■ **Object data in JSON**:
--- Begin ---
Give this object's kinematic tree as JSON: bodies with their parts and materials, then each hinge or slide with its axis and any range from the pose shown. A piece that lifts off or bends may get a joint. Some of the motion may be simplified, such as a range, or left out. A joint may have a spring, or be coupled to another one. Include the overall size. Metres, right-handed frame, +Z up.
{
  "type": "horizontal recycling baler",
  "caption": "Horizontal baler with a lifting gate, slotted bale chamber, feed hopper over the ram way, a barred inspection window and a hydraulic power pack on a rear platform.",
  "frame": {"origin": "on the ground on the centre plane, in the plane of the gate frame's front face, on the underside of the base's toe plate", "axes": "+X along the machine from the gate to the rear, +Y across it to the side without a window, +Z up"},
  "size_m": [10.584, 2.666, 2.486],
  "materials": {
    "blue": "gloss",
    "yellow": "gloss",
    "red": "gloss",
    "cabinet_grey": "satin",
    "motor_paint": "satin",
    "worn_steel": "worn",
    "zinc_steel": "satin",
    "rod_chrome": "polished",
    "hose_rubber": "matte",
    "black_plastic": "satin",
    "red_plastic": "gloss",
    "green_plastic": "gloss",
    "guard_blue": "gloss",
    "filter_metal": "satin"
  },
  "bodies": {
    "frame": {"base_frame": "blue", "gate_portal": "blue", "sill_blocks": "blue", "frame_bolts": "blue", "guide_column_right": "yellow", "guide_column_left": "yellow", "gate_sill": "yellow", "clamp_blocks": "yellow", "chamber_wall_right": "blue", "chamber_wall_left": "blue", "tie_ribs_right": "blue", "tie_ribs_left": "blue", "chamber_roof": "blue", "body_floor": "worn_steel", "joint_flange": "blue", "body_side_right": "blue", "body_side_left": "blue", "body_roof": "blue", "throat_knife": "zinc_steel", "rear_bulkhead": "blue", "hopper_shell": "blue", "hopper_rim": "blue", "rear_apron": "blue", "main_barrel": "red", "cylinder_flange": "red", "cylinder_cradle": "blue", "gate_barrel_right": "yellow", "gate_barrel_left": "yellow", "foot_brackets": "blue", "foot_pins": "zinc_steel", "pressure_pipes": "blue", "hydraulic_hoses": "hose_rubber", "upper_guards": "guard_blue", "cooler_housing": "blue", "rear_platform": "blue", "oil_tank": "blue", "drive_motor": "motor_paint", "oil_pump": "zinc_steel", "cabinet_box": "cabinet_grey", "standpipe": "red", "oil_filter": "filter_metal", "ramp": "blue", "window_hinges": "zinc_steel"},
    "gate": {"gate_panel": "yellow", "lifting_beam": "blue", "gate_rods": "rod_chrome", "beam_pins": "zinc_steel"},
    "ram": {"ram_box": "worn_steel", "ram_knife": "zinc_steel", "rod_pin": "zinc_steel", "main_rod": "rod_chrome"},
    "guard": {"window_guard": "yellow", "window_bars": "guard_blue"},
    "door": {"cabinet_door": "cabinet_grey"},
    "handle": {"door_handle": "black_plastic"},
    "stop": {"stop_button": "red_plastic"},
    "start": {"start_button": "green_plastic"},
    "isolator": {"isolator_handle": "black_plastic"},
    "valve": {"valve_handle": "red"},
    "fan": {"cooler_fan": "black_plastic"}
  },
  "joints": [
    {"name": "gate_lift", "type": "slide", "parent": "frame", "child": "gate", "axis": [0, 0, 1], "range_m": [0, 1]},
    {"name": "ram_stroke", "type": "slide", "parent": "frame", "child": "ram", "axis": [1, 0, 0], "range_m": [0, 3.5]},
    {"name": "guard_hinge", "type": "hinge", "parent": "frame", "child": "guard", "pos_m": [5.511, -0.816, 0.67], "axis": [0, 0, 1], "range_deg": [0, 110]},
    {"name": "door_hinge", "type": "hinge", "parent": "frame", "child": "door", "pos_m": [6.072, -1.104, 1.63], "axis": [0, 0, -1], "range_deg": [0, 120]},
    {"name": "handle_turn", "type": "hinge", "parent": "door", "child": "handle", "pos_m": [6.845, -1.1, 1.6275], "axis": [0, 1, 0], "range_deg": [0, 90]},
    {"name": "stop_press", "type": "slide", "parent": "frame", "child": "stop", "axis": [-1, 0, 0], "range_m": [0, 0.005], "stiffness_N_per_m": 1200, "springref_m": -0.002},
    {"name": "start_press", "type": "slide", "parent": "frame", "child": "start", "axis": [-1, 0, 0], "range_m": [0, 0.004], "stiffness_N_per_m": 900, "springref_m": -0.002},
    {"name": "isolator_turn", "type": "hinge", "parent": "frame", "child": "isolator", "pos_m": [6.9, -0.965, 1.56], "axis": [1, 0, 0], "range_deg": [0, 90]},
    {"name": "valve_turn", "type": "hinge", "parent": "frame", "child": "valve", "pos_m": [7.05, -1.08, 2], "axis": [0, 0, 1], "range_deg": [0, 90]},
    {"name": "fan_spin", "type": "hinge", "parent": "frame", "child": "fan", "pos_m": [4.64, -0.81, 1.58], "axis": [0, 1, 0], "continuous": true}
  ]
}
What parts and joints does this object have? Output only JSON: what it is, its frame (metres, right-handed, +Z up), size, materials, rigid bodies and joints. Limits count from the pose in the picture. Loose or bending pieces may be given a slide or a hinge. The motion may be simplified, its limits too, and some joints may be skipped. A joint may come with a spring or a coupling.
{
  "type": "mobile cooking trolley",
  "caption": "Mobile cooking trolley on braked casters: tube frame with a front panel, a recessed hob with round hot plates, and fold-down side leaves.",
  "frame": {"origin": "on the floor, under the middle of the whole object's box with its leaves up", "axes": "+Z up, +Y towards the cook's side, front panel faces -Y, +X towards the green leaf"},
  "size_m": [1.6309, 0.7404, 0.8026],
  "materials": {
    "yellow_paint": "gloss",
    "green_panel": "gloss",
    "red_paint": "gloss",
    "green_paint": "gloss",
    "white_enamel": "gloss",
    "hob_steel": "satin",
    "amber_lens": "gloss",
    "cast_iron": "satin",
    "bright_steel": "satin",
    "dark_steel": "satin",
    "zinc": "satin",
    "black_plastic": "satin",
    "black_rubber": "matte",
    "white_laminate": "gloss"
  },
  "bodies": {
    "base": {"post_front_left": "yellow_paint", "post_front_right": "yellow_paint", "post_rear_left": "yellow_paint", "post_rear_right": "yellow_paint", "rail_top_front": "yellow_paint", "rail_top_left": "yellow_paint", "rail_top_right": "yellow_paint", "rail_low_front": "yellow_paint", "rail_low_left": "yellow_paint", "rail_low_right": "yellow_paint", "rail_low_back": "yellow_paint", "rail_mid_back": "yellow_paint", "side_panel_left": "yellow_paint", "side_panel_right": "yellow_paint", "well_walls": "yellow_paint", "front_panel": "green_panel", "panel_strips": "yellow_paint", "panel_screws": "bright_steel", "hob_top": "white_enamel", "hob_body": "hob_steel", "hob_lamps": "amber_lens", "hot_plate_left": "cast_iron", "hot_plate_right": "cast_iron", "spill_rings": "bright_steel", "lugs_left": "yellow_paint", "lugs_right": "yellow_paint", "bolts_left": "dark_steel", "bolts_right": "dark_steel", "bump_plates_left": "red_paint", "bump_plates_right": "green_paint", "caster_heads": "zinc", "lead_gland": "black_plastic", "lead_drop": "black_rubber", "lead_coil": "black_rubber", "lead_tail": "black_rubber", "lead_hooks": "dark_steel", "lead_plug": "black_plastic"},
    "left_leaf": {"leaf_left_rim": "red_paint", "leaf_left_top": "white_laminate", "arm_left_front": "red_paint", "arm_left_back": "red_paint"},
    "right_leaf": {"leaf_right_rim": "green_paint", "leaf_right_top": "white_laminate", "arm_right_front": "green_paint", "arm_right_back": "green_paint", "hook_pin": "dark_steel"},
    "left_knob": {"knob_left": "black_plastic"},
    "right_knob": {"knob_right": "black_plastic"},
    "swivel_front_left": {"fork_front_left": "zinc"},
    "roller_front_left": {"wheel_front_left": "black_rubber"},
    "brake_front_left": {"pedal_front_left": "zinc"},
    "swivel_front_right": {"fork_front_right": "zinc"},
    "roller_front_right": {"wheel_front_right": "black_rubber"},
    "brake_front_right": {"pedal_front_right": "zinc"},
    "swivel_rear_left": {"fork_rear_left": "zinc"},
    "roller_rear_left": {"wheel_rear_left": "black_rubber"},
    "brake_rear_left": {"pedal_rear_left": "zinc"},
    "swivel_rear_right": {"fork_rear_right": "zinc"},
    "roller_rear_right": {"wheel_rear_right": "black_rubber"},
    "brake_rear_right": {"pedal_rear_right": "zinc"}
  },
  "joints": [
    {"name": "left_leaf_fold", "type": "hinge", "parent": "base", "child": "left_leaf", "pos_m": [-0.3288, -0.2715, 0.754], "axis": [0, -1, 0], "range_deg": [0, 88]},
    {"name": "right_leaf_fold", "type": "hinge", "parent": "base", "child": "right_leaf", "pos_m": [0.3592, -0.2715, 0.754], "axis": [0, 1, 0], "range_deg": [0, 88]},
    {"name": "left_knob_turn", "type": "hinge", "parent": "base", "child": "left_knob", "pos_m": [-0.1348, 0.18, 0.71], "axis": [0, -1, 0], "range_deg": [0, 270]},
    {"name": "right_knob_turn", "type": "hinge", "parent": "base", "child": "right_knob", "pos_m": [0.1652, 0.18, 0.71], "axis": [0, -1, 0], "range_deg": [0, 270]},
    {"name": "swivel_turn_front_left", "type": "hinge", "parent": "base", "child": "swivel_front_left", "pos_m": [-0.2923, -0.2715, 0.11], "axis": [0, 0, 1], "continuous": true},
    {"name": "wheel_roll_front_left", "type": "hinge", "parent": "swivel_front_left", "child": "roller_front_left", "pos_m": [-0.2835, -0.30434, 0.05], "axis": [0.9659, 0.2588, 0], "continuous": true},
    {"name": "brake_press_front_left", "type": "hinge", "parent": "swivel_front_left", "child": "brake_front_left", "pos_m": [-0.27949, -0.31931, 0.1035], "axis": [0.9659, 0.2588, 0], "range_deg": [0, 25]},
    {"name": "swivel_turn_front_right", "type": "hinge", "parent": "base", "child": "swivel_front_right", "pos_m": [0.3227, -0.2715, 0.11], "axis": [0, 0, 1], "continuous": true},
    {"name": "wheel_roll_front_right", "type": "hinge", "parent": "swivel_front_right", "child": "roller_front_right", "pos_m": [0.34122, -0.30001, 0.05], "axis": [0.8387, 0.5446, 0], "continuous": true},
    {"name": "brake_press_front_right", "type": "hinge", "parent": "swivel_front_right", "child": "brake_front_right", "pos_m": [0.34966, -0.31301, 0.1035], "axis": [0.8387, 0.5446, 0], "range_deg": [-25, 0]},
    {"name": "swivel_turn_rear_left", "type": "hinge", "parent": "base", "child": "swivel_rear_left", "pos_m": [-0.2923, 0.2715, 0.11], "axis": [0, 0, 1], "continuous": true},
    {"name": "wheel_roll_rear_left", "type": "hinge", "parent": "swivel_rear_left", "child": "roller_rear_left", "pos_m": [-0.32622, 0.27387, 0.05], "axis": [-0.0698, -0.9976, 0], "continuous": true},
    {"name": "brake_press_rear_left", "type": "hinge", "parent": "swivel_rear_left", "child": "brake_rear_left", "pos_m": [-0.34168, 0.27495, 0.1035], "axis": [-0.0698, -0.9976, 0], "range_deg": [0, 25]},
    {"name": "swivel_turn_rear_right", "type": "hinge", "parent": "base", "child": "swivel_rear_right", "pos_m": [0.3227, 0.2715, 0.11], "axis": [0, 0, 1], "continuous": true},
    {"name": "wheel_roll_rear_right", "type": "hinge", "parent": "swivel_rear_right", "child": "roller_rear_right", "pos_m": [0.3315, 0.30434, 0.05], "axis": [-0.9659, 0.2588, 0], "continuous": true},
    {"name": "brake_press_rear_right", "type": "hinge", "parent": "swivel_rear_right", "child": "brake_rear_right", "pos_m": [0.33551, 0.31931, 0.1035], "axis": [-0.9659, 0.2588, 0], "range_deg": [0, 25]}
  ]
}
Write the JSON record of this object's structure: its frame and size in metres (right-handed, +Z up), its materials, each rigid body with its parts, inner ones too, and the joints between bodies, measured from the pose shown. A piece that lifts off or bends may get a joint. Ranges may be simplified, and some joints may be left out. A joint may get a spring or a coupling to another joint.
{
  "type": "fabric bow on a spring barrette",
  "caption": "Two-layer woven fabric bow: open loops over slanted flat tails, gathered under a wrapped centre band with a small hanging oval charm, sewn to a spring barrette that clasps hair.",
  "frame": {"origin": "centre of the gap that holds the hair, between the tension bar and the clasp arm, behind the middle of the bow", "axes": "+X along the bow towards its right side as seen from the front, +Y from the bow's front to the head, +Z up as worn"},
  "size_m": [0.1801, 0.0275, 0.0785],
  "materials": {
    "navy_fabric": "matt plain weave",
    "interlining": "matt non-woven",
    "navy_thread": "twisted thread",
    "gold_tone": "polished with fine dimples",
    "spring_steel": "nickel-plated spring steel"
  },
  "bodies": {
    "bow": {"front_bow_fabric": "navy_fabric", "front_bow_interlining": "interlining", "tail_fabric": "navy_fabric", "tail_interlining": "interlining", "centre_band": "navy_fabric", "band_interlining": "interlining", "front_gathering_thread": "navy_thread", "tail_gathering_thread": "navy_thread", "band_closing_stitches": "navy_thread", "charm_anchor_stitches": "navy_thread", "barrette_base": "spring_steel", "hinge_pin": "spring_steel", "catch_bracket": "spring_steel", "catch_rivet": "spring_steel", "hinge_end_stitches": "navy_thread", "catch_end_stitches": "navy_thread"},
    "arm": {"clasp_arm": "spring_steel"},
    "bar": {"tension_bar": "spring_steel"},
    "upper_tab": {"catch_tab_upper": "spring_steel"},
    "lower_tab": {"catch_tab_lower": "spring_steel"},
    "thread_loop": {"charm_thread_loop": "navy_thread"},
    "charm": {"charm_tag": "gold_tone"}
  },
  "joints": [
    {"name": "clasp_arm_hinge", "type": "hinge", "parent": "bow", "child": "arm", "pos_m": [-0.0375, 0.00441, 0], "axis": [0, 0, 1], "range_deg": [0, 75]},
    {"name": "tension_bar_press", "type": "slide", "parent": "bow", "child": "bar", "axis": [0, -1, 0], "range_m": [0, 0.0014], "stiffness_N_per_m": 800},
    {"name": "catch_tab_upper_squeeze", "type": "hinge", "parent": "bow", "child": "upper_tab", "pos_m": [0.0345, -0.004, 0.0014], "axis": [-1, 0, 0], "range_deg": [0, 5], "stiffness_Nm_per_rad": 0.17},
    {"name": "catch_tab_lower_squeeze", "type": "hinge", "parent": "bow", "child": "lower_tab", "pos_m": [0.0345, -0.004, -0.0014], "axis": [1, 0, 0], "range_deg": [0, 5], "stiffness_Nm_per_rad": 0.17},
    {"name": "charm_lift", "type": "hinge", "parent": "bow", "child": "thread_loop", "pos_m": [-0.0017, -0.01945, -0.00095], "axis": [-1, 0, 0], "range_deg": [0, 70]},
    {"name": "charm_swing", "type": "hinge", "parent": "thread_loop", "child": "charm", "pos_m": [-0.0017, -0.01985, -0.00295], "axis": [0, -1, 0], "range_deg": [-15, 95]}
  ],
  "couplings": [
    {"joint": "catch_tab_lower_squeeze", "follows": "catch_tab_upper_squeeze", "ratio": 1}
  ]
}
--- End ---
■ **Exercise**:
Where a line in the entries holds the word "between", copy that line.

■ **Result of this task**:
Write the JSON record of this object's structure: its frame and size in metres (right-handed, +Z up), its materials, each rigid body with its parts, inner ones too, and the joints between bodies, measured from the pose shown. A piece that lifts off or bends may get a joint. Ranges may be simplified, and some joints may be left out. A joint may get a spring or a coupling to another joint.
  "frame": {"origin": "centre of the gap that holds the hair, between the tension bar and the clasp arm, behind the middle of the bow", "axes": "+X along the bow towards its right side as seen from the front, +Y from the bow's front to the head, +Z up as worn"},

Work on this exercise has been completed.